** START OF STORED DATA **

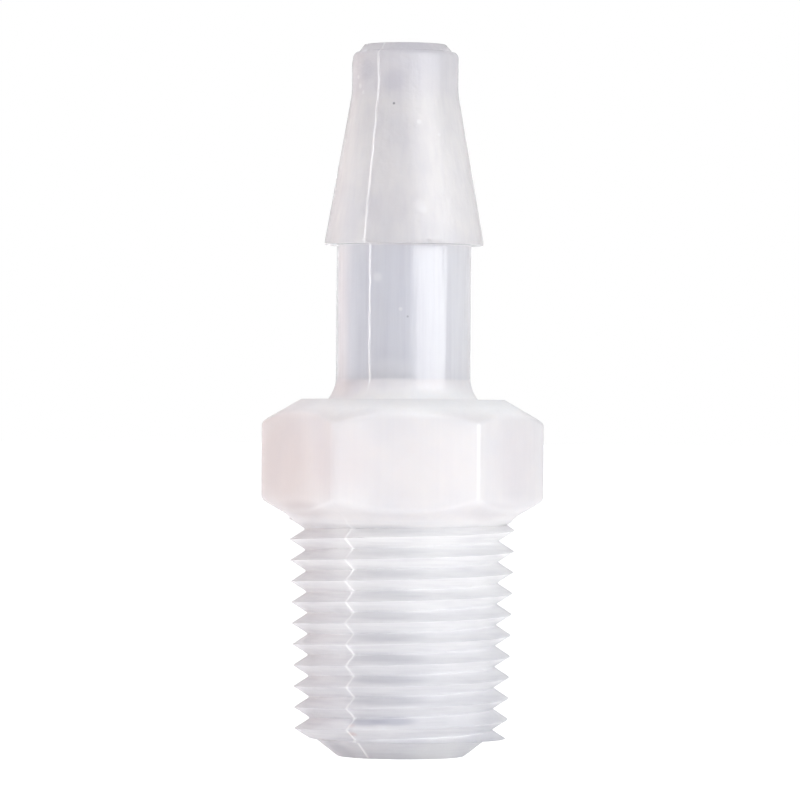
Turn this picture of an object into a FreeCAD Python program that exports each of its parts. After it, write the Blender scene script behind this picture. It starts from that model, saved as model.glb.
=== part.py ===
import FreeCAD
import Part

import math
import os

# A straight tube connector, moulded in one piece of natural polypropylene.
# From the bottom up it is a lead-in nose, a tapered male pipe thread, a wrench hex,
# a smooth neck and a hose barb, with a stepped bore right through.
# Sizes are millimetres and degrees. The axis is Z, z = 0 is the end face of the nose,
# and angles about the axis are counted from +X towards +Y.

NODE_NAME = "connector_body"

# Lead-in nose
NOSE_END_DIAMETER = 5.7
NOSE_TOP_DIAMETER = 7.75
NOSE_HEIGHT = 0.8

# Tapered pipe thread: right-hand, 27 turns per inch, 60 degree form, growing 1 in 16.
# The crest diameter is the one that the taper would have at z = 0, and the start angle
# is where the middle of the groove would cross z = 0.
THREAD_LENGTH = 10.0
THREAD_PITCH = 25.4 / 27
THREAD_CREST_DIAMETER = 9.5
THREAD_TAPER = 1 / 16
THREAD_FLANK_ANGLE = 30.0
THREAD_CREST_FLAT = 0.18
THREAD_START_ANGLE = -108.0

# Wrench hex, chamfered like a nut above and below, with lightly rounded corners
HEX_ACROSS_FLATS = 11.11
HEX_HEIGHT = 5.2
HEX_CORNER_RADIUS = 0.5
HEX_CHAMFER_ANGLE = 30.0
HEX_TOP_LAND_DIAMETER = 9.15
HEX_BOTTOM_LAND_DIAMETER = 10.36

# Shoulder under the hex: a short cone, then an undercut wall that the thread runs into
SHOULDER_HEIGHT = 0.31
SHOULDER_ANGLE = 45.0
UNDERCUT_ANGLE = 26.0

# Smooth neck, flared where it leaves the hex
NECK_DIAMETER = 6.05
NECK_LENGTH = 6.92
NECK_FLARE_WIDTH = 0.34
NECK_FLARE_HEIGHT = 0.95

# Hose barb: a sharp shoulder, a long cone and a short cylindrical tip with an equal-sided
# chamfer and a steeper lead-in cone above it
BARB_DIAMETER = 7.12
BARB_LAND = 0.18
BARB_CONE_LENGTH = 6.62
TIP_DIAMETER = 4.78
TIP_LENGTH = 1.6
TIP_CHAMFER = 0.28
TIP_LEAD_WIDTH = 0.28
TIP_LEAD_LENGTH = 0.33

# Bore: wide in the thread, narrow in the barb, with a cone between them inside the hex
THREAD_BORE_DIAMETER = 3.9
THREAD_BORE_DEPTH = 12.0
BARB_BORE_DIAMETER = 3.0
BORE_STEP_ANGLE = 59.0

# How far the bore's cutter runs past both ends
CUTTER_OVERRUN = 1.0

# Heights that follow from the sizes above
HEX_BOTTOM = NOSE_HEIGHT + THREAD_LENGTH
HEX_TOP = HEX_BOTTOM + HEX_HEIGHT
BARB_SHOULDER = HEX_TOP + NECK_LENGTH
BARB_CONE_BOTTOM = BARB_SHOULDER + BARB_LAND
TIP_BOTTOM = BARB_CONE_BOTTOM + BARB_CONE_LENGTH
TIP_TOP = TIP_BOTTOM + TIP_LENGTH
TIP_LEAD_BOTTOM = TIP_TOP + TIP_CHAMFER
TOTAL_LENGTH = TIP_LEAD_BOTTOM + TIP_LEAD_LENGTH

# The threaded rod goes on up inside the hex by one pitch, so that the shoulder closes the groove
ROD_TOP = HEX_BOTTOM + THREAD_PITCH


def tangent(angle):
    """Return the tangent of an angle in degrees."""
    return math.tan(math.radians(angle))


def outline_point(radius, height):
    """Return a point of an outline that is to be turned about the axis."""
    return FreeCAD.Vector(radius, 0, height)


def polar_point(radius, angle, height):
    """Return a point at an angle about the axis."""
    turned = math.radians(angle)
    return FreeCAD.Vector(radius * math.cos(turned), radius * math.sin(turned), height)


def straight(*points):
    """Return the straight edges that join points one after another."""
    return [Part.makeLine(start, end) for start, end in zip(points, points[1:])]


def turned(edges):
    """Turn a closed outline about the axis into a solid."""
    outline = Part.Face(Part.Wire(edges))
    return outline.revolve(FreeCAD.Vector(0, 0, 0), FreeCAD.Vector(0, 0, 1), 360)


def crest_radius(height):
    """Return the radius of the thread's crest at a height."""
    return (THREAD_CREST_DIAMETER + THREAD_TAPER * height) / 2


def neck_flare(neck_radius):
    """Return the hollow curve from the hex's top face up to the straight of the neck."""
    curve = Part.BezierCurve()
    curve.setPoles([
        outline_point(neck_radius + NECK_FLARE_WIDTH, HEX_TOP),
        outline_point(neck_radius, HEX_TOP + NECK_FLARE_HEIGHT / 2),
        outline_point(neck_radius, HEX_TOP + NECK_FLARE_HEIGHT),
    ])
    return [curve.toShape()]


def turned_blank():
    """Return the nose, the unthreaded rod, the neck and the barb as one turned solid."""
    neck_radius = NECK_DIAMETER / 2
    barb_radius = BARB_DIAMETER / 2
    tip_radius = TIP_DIAMETER / 2
    lead_radius = tip_radius - TIP_CHAMFER
    base = outline_point(0, 0)
    nose_and_rod = straight(
        base,
        outline_point(NOSE_END_DIAMETER / 2, 0),
        outline_point(NOSE_TOP_DIAMETER / 2, NOSE_HEIGHT),
        outline_point(crest_radius(NOSE_HEIGHT), NOSE_HEIGHT),
        outline_point(crest_radius(ROD_TOP), ROD_TOP),
        outline_point(neck_radius + NECK_FLARE_WIDTH, ROD_TOP),
        outline_point(neck_radius + NECK_FLARE_WIDTH, HEX_TOP),
    )
    neck_and_barb = straight(
        outline_point(neck_radius, HEX_TOP + NECK_FLARE_HEIGHT),
        outline_point(neck_radius, BARB_SHOULDER),
        outline_point(barb_radius, BARB_SHOULDER),
        outline_point(barb_radius, BARB_CONE_BOTTOM),
        outline_point(tip_radius, TIP_BOTTOM),
        outline_point(tip_radius, TIP_TOP),
        outline_point(lead_radius, TIP_LEAD_BOTTOM),
        outline_point(lead_radius - TIP_LEAD_WIDTH, TOTAL_LENGTH),
        outline_point(0, TOTAL_LENGTH),
        base,
    )
    return turned(nose_and_rod + neck_flare(neck_radius) + neck_and_barb)


def groove_edge(radius_offset, height_offset, first_turn, turns):
    """Return one edge of the groove: a conical helix of whole turns, offset from the crest."""
    start = first_turn * THREAD_PITCH
    taper_angle = math.degrees(math.atan(THREAD_TAPER / 2))
    radius = crest_radius(start) + radius_offset
    helix = Part.makeLongHelix(THREAD_PITCH, turns * THREAD_PITCH, radius, taper_angle)
    helix.translate(FreeCAD.Vector(0, 0, start + height_offset))
    helix.rotate(FreeCAD.Vector(0, 0, 0), FreeCAD.Vector(0, 0, 1), THREAD_START_ANGLE)
    return helix


def thread_groove():
    """Return the solid that the thread's one long V groove removes from the rod."""
    slope = tangent(THREAD_FLANK_ANGLE)
    depth = (THREAD_PITCH - THREAD_CREST_FLAT) / (2 * slope)
    # The cutter stands proud of the crest by half of what would make its turns meet
    proud = THREAD_CREST_FLAT / (4 * slope)
    mouth_half = slope * (depth + proud)
    section = [(-depth, 0), (proud, mouth_half), (proud, -mouth_half)]
    first_turn = math.floor(NOSE_HEIGHT / THREAD_PITCH) - 1
    turns = math.ceil(ROD_TOP / THREAD_PITCH) + 1 - first_turn
    edges = [groove_edge(radius, height, first_turn, turns) for radius, height in section]
    faces = []
    for index, edge in enumerate(edges):
        faces += Part.makeRuledSurface(edges[index - 1], edge).Faces
    for end in (0, -1):
        corners = [edge.Vertexes[end].Point for edge in edges]
        faces.append(Part.Face(Part.makePolygon(corners + corners[:1])))
    shell = Part.makeShell(faces)
    shell.sewShape()
    return Part.makeSolid(shell)


def hex_prism(bottom, top):
    """Return the plain hex bar between two heights, with two of its corners on the X axis."""
    corner_radius = HEX_ACROSS_FLATS / math.sqrt(3)
    corners = [polar_point(corner_radius, 60 * index, bottom) for index in range(7)]
    bar = Part.Face(Part.makePolygon(corners)).extrude(FreeCAD.Vector(0, 0, top - bottom))
    upright = [edge for edge in bar.Edges if edge.BoundBox.ZLength > (top - bottom) / 2]
    return bar.makeFillet(HEX_CORNER_RADIUS, upright)


def chamfer_rise(land_radius, full_radius):
    """Return how far a chamfer climbs between two radii."""
    return (full_radius - land_radius) * tangent(HEX_CHAMFER_ANGLE)


def wrench_hex():
    """Return the chamfered hex with the shoulder under it, down to a point inside the rod."""
    full_radius = HEX_ACROSS_FLATS
    top_land = HEX_TOP_LAND_DIAMETER / 2
    bottom_land = HEX_BOTTOM_LAND_DIAMETER / 2
    foot_radius = bottom_land - SHOULDER_HEIGHT / tangent(SHOULDER_ANGLE)
    foot = HEX_BOTTOM - SHOULDER_HEIGHT
    point = foot - foot_radius * tangent(UNDERCUT_ANGLE)
    envelope = turned(straight(
        outline_point(0, point),
        outline_point(foot_radius, foot),
        outline_point(bottom_land, HEX_BOTTOM),
        outline_point(full_radius, HEX_BOTTOM + chamfer_rise(bottom_land, full_radius)),
        outline_point(full_radius, HEX_TOP - chamfer_rise(top_land, full_radius)),
        outline_point(top_land, HEX_TOP),
        outline_point(0, HEX_TOP),
        outline_point(0, point),
    ))
    return envelope.common(hex_prism(point, HEX_TOP))


def stepped_bore():
    """Return the through bore as a solid to take away."""
    wide = THREAD_BORE_DIAMETER / 2
    narrow = BARB_BORE_DIAMETER / 2
    step_top = THREAD_BORE_DEPTH + (wide - narrow) / tangent(BORE_STEP_ANGLE)
    return turned(straight(
        outline_point(0, -CUTTER_OVERRUN),
        outline_point(wide, -CUTTER_OVERRUN),
        outline_point(wide, THREAD_BORE_DEPTH),
        outline_point(narrow, step_top),
        outline_point(narrow, TOTAL_LENGTH + CUTTER_OVERRUN),
        outline_point(0, TOTAL_LENGTH + CUTTER_OVERRUN),
        outline_point(0, -CUTTER_OVERRUN),
    ))


def connector():
    """Return the finished connector as one solid."""
    threaded = turned_blank().cut(thread_groove())
    return threaded.fuse(wrench_hex()).cut(stepped_bore())


os.makedirs("parts", exist_ok=True)
connector().exportStep(f"parts/{NODE_NAME}.step")
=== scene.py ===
"""The looks of a straight tube connector, moulded in one piece of natural polypropylene.

It stands on its thread end, with a wrench hex, a smooth neck and a hose barb above the thread.
Sizes in the classes' fields are millimetres and degrees, and meshes are in metres. The axis is Z,
the thread's end face is at z = 0, and bearings about the axis are counted from +X towards +Y.
"""
import logging
import math
from dataclasses import dataclass, field, replace
from enum import Enum
from typing import Any

import bmesh
import bpy
import numpy as np
from mathutils import Matrix, Vector, noise


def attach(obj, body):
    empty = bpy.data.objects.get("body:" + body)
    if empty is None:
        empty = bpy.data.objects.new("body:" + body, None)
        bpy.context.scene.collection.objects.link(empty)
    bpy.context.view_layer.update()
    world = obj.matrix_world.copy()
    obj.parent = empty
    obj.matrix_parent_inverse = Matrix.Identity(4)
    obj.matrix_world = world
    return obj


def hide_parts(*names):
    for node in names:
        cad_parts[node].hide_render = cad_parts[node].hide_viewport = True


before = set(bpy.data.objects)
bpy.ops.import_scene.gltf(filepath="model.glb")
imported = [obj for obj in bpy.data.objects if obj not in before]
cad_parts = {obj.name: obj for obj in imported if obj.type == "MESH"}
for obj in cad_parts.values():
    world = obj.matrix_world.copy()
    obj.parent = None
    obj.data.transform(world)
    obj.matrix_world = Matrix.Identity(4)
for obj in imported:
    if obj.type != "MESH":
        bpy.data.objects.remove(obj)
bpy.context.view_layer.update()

NODE_NAME = "connector_body"
BODY_NAME = "root"
MM = 0.001
LOG = logging.getLogger("connector")

Outline = list[tuple[float, float]]
Tree = bpy.types.NodeTree
# What feeds a node's input: a socket, or a node that stands for its first output
Source = bpy.types.Node | bpy.types.NodeSocket


class Socket(Enum):
    """Kinds of input and output that a Geometry Nodes tree has."""

    NUMBER = "NodeSocketFloat"
    COUNT = "NodeSocketInt"
    GEOMETRY = "NodeSocketGeometry"
    MATERIAL = "NodeSocketMaterial"


def linear_colour(hex_code: str) -> tuple[float, float, float, float]:
    """Turn an sRGB hex colour into a linear one.

    Args:
        hex_code: The colour as "#rrggbb".

    Returns:
        Red, green, blue and an alpha of one, all linear.
    """
    channels = [int(hex_code[start:start + 2], 16) / 255 for start in (1, 3, 5)]
    linear = [c / 12.92 if c <= 0.04045 else ((c + 0.055) / 1.055) ** 2.4 for c in channels]
    return (*linear, 1.0)


def add_node(tree: Tree, kind: str, inputs: dict[Any, Any] | None = None,
             **settings: Any) -> bpy.types.Node:
    """Add a node to a tree with its settings, values and links.

    Args:
        tree: The tree that gets the node.
        kind: The node's type.
        inputs: A value or a source for each input, by the input's name or number.
        settings: The node's own properties.

    Returns:
        The new node.
    """
    node = tree.nodes.new(kind)
    for name, value in settings.items():
        setattr(node, name, value)
    for key, value in (inputs or {}).items():
        source = value.outputs[0] if isinstance(value, bpy.types.Node) else value
        if isinstance(source, Source):
            tree.links.new(source, node.inputs[key])
        else:
            node.inputs[key].default_value = source
    return node


def smooth_least(first: np.ndarray, second: np.ndarray, reach: float) -> np.ndarray:
    """Return the smaller of two values, rounded over where they are about equal.

    Args:
        first: One set of values.
        second: The other set.
        reach: How near to each other the values are when the rounding starts.

    Returns:
        The smaller values, with the rounding taken off them.
    """
    closeness = np.maximum(reach - np.abs(first - second), 0) / reach
    return np.minimum(first, second) - closeness ** 3 * reach / 6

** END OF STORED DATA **

Both the line with "step_top = THREAD_BORE_DEPTH" and the line with "of a straight" belong in the extract, along with every line between them; set down those lines exactly and only.

**EXERCISE OUTPUT:**
    step_top = THREAD_BORE_DEPTH + (wide - narrow) / tangent(BORE_STEP_ANGLE)
    return turned(straight(
        outline_point(0, -CUTTER_OVERRUN),
        outline_point(wide, -CUTTER_OVERRUN),
        outline_point(wide, THREAD_BORE_DEPTH),
        outline_point(narrow, step_top),
        outline_point(narrow, TOTAL_LENGTH + CUTTER_OVERRUN),
        outline_point(0, TOTAL_LENGTH + CUTTER_OVERRUN),
        outline_point(0, -CUTTER_OVERRUN),
    ))


def connector():
    """Return the finished connector as one solid."""
    threaded = turned_blank().cut(thread_groove())
    return threaded.fuse(wrench_hex()).cut(stepped_bore())


os.makedirs("parts", exist_ok=True)
connector().exportStep(f"parts/{NODE_NAME}.step")
=== scene.py ===
"""The looks of a straight tube connector, moulded in one piece of natural polypropylene.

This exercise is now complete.